At the age of nine, he was put to work, because the money was badly needed. He left his village school to work as a cash boy in a drygoods store. When he was fourteen years of age he had black diphtheria and was already declared dead, when he had his second great illumining (illumination), getting the knowing (knowledge) about self healing. To “the amazement of his weeping parents and of the doctors” he “arose from his bed perfectly healed”.
“Each year in May, year after year, … I south the forests to be alone with God”, experiencing the oneness of the universe. Each seventh year this experience was extremely intensive.
A musician from infancy, he secured a church organist’s position at thirteen, and entered art school. Since then, he was entirely self-supporting and self-educated.
“From 1897 to 1898 he was Art Editor of Colliers Weekly, then became war artist and correspondent for Collier’s and Century in the Spanish War.”
“In 1900 he completed his allegorical painting entitled ‘The Might of Ages’ which was first exhibited in the Turin International Art Exposition, winning honourable mention from Italy, then exhibited throughout Europe, winning him many honours from France, Belgium and Spain, including membership to the Spanish Academic of Arts and Letters, Toledo.”
From then on, until 1914, he mainly painted portraits of children.
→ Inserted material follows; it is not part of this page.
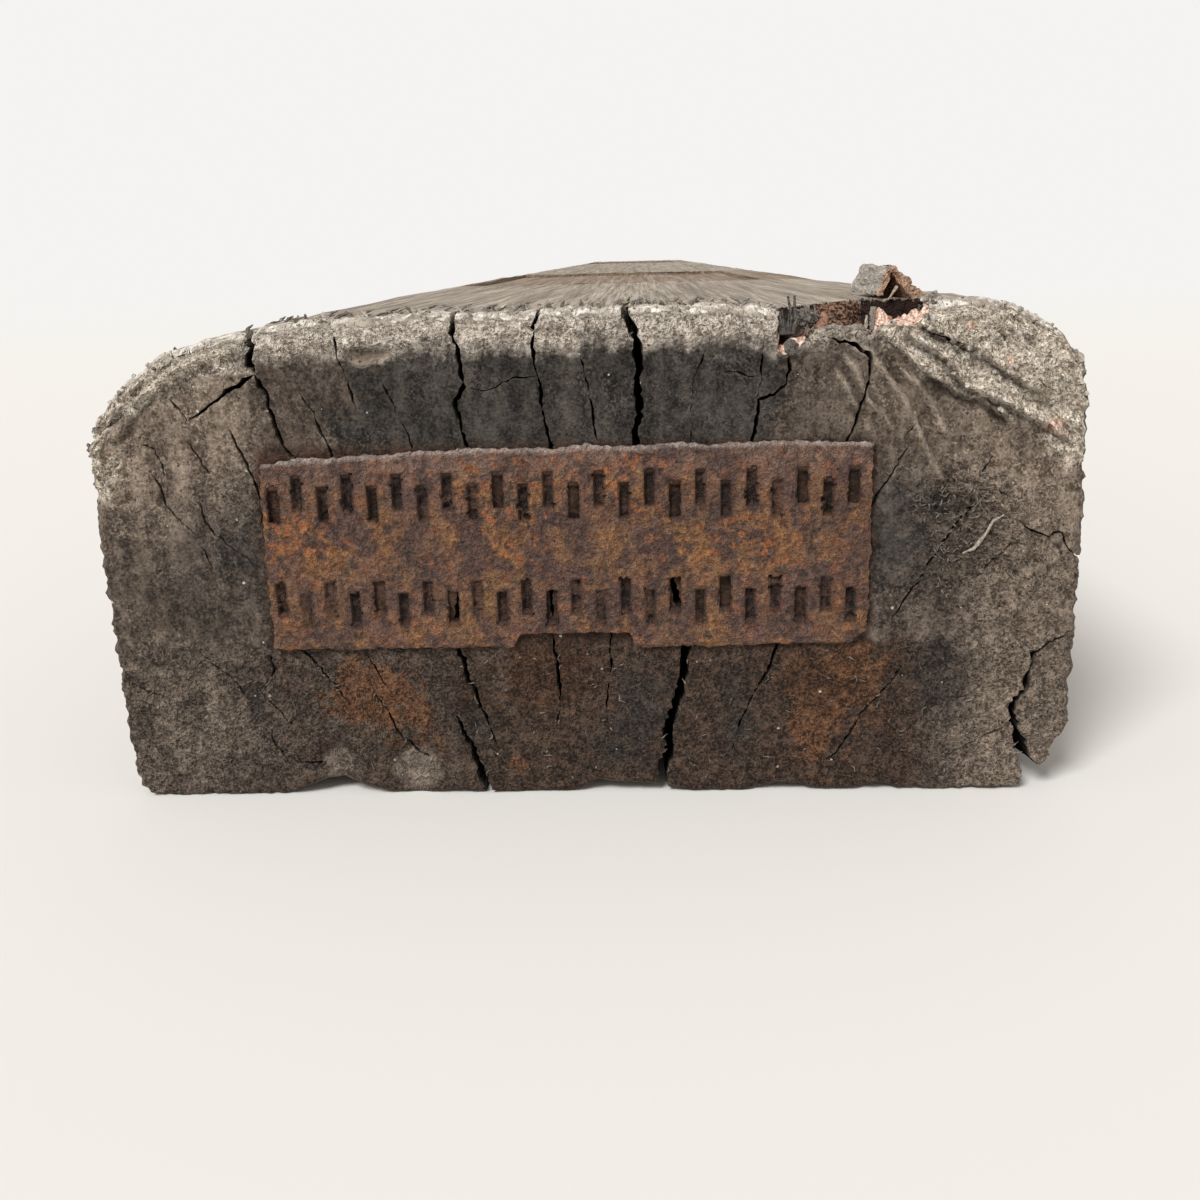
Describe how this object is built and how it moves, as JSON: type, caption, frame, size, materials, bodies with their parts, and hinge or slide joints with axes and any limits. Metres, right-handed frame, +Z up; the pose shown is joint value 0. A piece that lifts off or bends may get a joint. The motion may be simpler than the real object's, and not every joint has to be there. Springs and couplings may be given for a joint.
{
  "type": "railway sleeper",
  "caption": "Reclaimed timber railway sleeper with a nail plate on one end, split and weathered end grain, waney top edge, and two rail seats bored for screws.",
  "frame": {"origin": "middle of the underside, halfway along the sleeper and halfway across it", "axes": "+X across the sleeper, +Y along it away from the plated end, +Z up; the plated end faces -Y"},
  "size_m": [0.254, 2.592, 0.1374],
  "materials": {
    "timber": "weathered",
    "rusted_steel": "rusted"
  },
  "bodies": {
    "root": {"sleeper_timber": "timber", "nail_plate": "rusted_steel"}
  },
  "joints": []
}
His principal instructors in art had been Albert Munsell and Ernest Major of Boston, Howard Pyle of Philadelphia and Jean Paul Laurens from the Academy Julian in Paris.
From 1914 he mainly painted portraits of notables, wrote books and built numerous big buildings, some of which still exist. Together with other sculptors, architects and painters he conceived the principle of co-operative ownership for flats in New York.
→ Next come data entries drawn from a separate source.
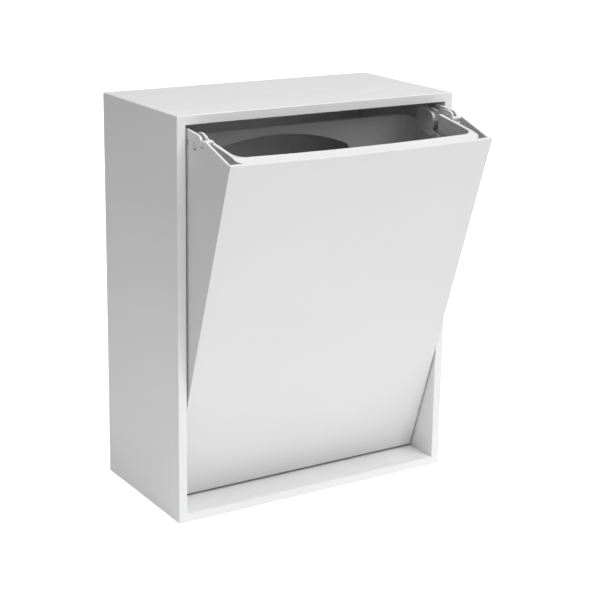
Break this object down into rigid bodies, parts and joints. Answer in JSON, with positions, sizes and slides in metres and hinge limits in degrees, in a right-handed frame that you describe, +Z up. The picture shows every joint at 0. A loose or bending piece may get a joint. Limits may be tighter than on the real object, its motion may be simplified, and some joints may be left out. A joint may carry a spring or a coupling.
{
  "type": "waste sorting bin",
  "caption": "Slim wall-hung or free-standing waste-sorting box whose tip-out front carries a bin with a rear cut-out and a hinged frame for a bag.",
  "frame": {"origin": "centre of the cabinet's underside, which the box stands on", "axes": "+Z up, +Y from the open front to the wall behind, +X to the right as seen from the front"},
  "size_m": [0.32, 0.244, 0.41],
  "materials": {
    "cabinet_plastic": "satin, fine moulded texture",
    "panel_plastic": "matt",
    "front_plastic": "satin, fine moulded texture",
    "shell_plastic": "satin",
    "frame_plastic": "satin",
    "bush_plastic": "smooth",
    "steel": "zinc plated",
    "rubber": "matt"
  },
  "bodies": {
    "cabinet": {"cabinet_shell": "cabinet_plastic", "rear_panel": "panel_plastic", "rear_panel_screws": "steel", "wall_hanger_left": "steel", "wall_hanger_right": "steel", "wall_hanger_rivets": "steel", "pivot_pin_left": "steel", "pivot_pin_right": "steel", "stop_buffer_left": "rubber", "stop_buffer_right": "rubber", "closing_buffer_left": "rubber", "closing_buffer_right": "rubber", "floor_glide_left": "bush_plastic", "floor_glide_right": "bush_plastic"},
    "front": {"tilt_front": "front_plastic", "pivot_bush_left": "bush_plastic", "pivot_bush_right": "bush_plastic", "bin_rear_shell": "shell_plastic", "rear_shell_screws": "steel", "bag_frame_pin_left": "steel", "bag_frame_pin_right": "steel"},
    "bag_frame": {"bag_frame": "frame_plastic"}
  },
  "joints": [
    {"name": "front_tilt", "type": "hinge", "parent": "cabinet", "child": "front", "pos_m": [0, -0.0585, 0.129], "axis": [-1, 0, 0], "range_deg": [0, 18.25]},
    {"name": "bag_frame_lift", "type": "hinge", "parent": "front", "child": "bag_frame", "pos_m": [0, -0.06764, 0.38344], "axis": [-1, 0, 0], "range_deg": [0, 3]}
  ]
}
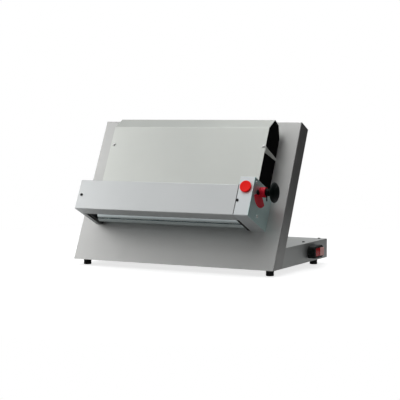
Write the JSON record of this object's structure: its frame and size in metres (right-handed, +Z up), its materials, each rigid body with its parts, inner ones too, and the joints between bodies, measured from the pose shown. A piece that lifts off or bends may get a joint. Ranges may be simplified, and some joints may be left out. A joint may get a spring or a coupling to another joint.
{
  "type": "dough sheeter",
  "caption": "Table-top dough sheeter: leaning stainless panel on a flat base, geared roller pair under a long cover, dough slide above, side gap knob and red stop button.",
  "frame": {"origin": "on the table, under the middle of the base box", "axes": "+X to the machine's right along the rollers, front faces -Y, +Z up"},
  "size_m": [0.7209, 0.4979, 0.4563],
  "materials": {
    "stainless": "satin brushed stainless sheet",
    "roller_steel": "polished steel",
    "zinc_steel": "zinc-plated steel",
    "dark_screw": "blackened",
    "gear_steel": "machined, oiled",
    "cheek_anodised": "black anodised",
    "cast_aluminium": "machined",
    "bronze": "sintered bronze",
    "motor_paint": "satin paint",
    "black_plastic": "fine grained",
    "red_plastic": "gloss",
    "foot_rubber": "matt",
    "belt_rubber": "matt"
  },
  "bodies": {
    "frame": {"panel_shell": "stainless", "panel_back_cover": "stainless", "base_side_walls": "stainless", "base_rear_wall": "stainless", "base_top_frame": "stainless", "base_top_cover": "stainless", "base_bottom_plate": "zinc_steel", "foot_front_left": "foot_rubber", "foot_front_right": "foot_rubber", "foot_rear_left": "foot_rubber", "foot_rear_right": "foot_rubber", "cable_gland": "black_plastic", "control_box": "black_plastic", "switch_housing": "black_plastic", "left_cheek": "cheek_anodised", "right_cheek": "cheek_anodised", "cheek_bolts": "zinc_steel", "pivot_pins": "zinc_steel", "rear_roller_bushes": "bronze", "rear_scraper": "stainless", "front_cover": "stainless", "left_end_cover": "stainless", "rear_infeed_guide": "stainless", "front_infeed_guide": "stainless", "right_housing": "stainless", "right_side_plate": "stainless", "hood_sheet": "stainless", "hood_cheek_left": "black_plastic", "hood_cheek_right": "black_plastic", "hood_tabs": "stainless", "drive_belt": "belt_rubber", "motor": "motor_paint", "gearbox": "cast_aluminium", "motor_bracket": "zinc_steel", "knob_bushes": "bronze", "scale_plate": "red_plastic", "tail_spring": "zinc_steel", "stop_collar": "black_plastic", "stop_contact_block": "black_plastic", "cover_screws": "dark_screw"},
    "swing_frame": {"left_swing_arm": "zinc_steel", "right_swing_arm": "zinc_steel", "tie_bar": "zinc_steel", "front_roller_bushes": "bronze", "front_scraper": "stainless"},
    "front_roller": {"front_roller_sleeve": "roller_steel", "front_roller_shaft": "zinc_steel", "front_roller_gear": "gear_steel"},
    "rear_roller": {"rear_roller_sleeve": "roller_steel", "rear_roller_shaft": "zinc_steel", "rear_roller_gear": "gear_steel", "roller_pulley": "cast_aluminium"},
    "motor_output": {"motor_pulley": "cast_aluminium", "output_shaft": "zinc_steel"},
    "gap_setting": {"gap_knob": "black_plastic", "knob_shaft": "zinc_steel", "gap_cam": "zinc_steel", "knob_pointer": "black_plastic"},
    "stop_button": {"stop_button": "red_plastic"},
    "main_rocker": {"main_rocker": "red_plastic"}
  },
  "joints": [
    {"name": "roller_gap_swing", "type": "hinge", "parent": "frame", "child": "swing_frame", "pos_m": [0.251, -0.21803, 0.24763], "axis": [-1, 0, 0], "range_deg": [0, 4.11]},
    {"name": "front_roller_spin", "type": "hinge", "parent": "swing_frame", "child": "front_roller", "pos_m": [-0.015, -0.22593, 0.20048], "axis": [1, 0, 0], "continuous": true},
    {"name": "rear_roller_spin", "type": "hinge", "parent": "frame", "child": "rear_roller", "pos_m": [-0.015, -0.17106, 0.17454], "axis": [1, 0, 0], "continuous": true},
    {"name": "motor_output_spin", "type": "hinge", "parent": "frame", "child": "motor_output", "pos_m": [0.261, -0.08387, 0.33021], "axis": [1, 0, 0], "continuous": true},
    {"name": "gap_knob_turn", "type": "hinge", "parent": "frame", "child": "gap_setting", "pos_m": [0.2955, -0.18759, 0.24651], "axis": [-1, 0, 0], "range_deg": [0, 80]},
    {"name": "stop_button_press", "type": "slide", "parent": "frame", "child": "stop_button", "axis": [0, 0.9041, -0.4274], "range_m": [0, 0.002], "stiffness_N_per_m": 400, "springref_m": -0.002},
    {"name": "main_rocker_tilt", "type": "hinge", "parent": "frame", "child": "main_rocker", "pos_m": [0.366, 0.082, 0.0495], "axis": [0, 0, 1], "range_deg": [0, 12]}
  ],
  "couplings": [
    {"joint": "front_roller_spin", "follows": "rear_roller_spin", "ratio": -1},
    {"joint": "motor_output_spin", "follows": "rear_roller_spin", "ratio": 1.6154},
    {"joint": "gap_knob_turn", "follows": "roller_gap_swing", "ratio": 19.463}
  ]
}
In 1927, Walter Russell published “The Universal One”, his fist attempt to explain the Cosmic Laws for the established scientists. As he failed completely, he worked another twenty years on it. The result is his “The Secret of Light”, which he published in 1947.
In 1941, the American Academy of Sciences conferred a doctorate on him, after several laboratories had isolated the elements which he had foreseen: Deuterium, Tritium, Neptunium and Plutonium.
In the meantime he gave numerous speeches and for 12 years he lectured upon the Law of rhythmic interchange and ethical principles in business to the officers and salesmen of IBM. Together with other notable figures of his time he built the ”Twilight Club“, which very successfully gave positive spiritual impulses for the betterment of humankind. Their efforts resulted in notable service organizations like the Rotary Club, The Lions Club, the Boy Scouts of America and many others. They stood up for a right of education, for minimum wages, controlled advertising and much more, getting big support from Adolph Ochs, the owner of the New York Times at that time.
Lao and Walter worked together for fifteen years and founded the University of Science and Philosophy on their splendid country estate in Swannanoa with the capital that Lao gained by setting up a cosmetics company. Walter and Lao developed the home study course and published the alerting book „Atomic Suicide“ in 1957.
Lao also wrote several books herself. Her main concern was to attach more value to the feminine, dark, discharged and expanding principle as opposed to the predominant male-concentrated principal of our culture.
Walter Russell, who was mentally awake and active right up until the end, died on his 92nd birthday, the 19th of may 1963.